For the second expression, $f(x,A\cup B) - |f(x,A)-f(x,B)|$, in the first case we have $0-|0-0|=0$ as we had hoped. In the second case that would be $1 - |1-1|=1$. In the third we have $1-|1-0|=0$, showing that this too is equivalent.

You can continue in this fashion for the third and fourth expressions.

Supposing $x\notin A$ and $x\notin B$, we would have expected $f(x,A\cap B) = 0$. However $f(x\in A^c)+f(x\in B^c)-f(x\in A^c\cup B^c) = 1+1-1=1\neq 0$

Now that we see this, we can come up with a specific example that works.

Let $x=1,A=B=\emptyset$ and $X=\{1\}$

Answer 2

I will prove here that $f \left( A \cap B \right)$ can be written as (A) and (D). However, I am not able to come up with how to write it as (B) or (C). Based on similar ideas, you may proceed.
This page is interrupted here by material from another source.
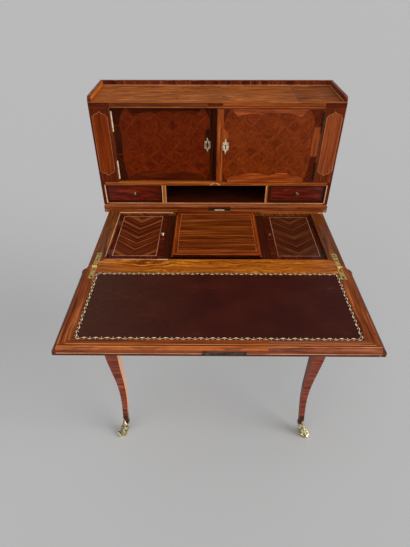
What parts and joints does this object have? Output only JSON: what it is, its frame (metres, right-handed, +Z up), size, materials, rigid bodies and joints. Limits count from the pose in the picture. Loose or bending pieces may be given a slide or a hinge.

Looking at the definition of $f$,

$$f \left( x, A \cap B \right) = \begin{cases} 1 & x \in A \cap B \\ 0 & x \notin A \cap B \end{cases}$$

From the definition of intersection, we can have

$$f \left( x, A \cap B \right) = 1 \Leftrightarrow x \in A \wedge x \in B \Leftrightarrow f \left( x, A \right) = 1 \wedge f \left( x, B \right) = 1$$

In other words,

$$f \left( x, A \cap B \right) = f \left( x, A \right) \cdot f \left( x, B \right)$$

when $x \in A \cap B$.

The case, where $x \notin A \cap B$ can be written as $x \notin A$ or $x \notin B$. Therefore, we get $f \left( x, A \right) = 0$ or $f \left( x, B \right) = 0$. Therefore,

$$f \left( x, A \cap B \right) = f \left( x, A \right) \cdot f \left( x, B \right)$$

for both the conditions and we have the representation (A).

As for (D), consider the sum $f \left( x, A \right) + f \left( x, B \right)$. Clearly, each term acknowledges the presence of $x$ in the corresponding set. Therefore, the acknowledgement of presence in the union must be this sum. However, if the element is present in both (i.e., intersection), then we have acknowledged the presence twice in the union, which we need to take care of. Therefore,

$$f \left( x, A \cup B \right) = f \left( x, A \right) + f \left( x, B \right) - f \left( x, A \cap B \right)$$

or, what is the same

$$f \left( x, A \cap B \right) = f \left( x, A \right) + f \left( x, B \right) - f \left( x, A \cup B \right)$$

thereby getting the representation (D).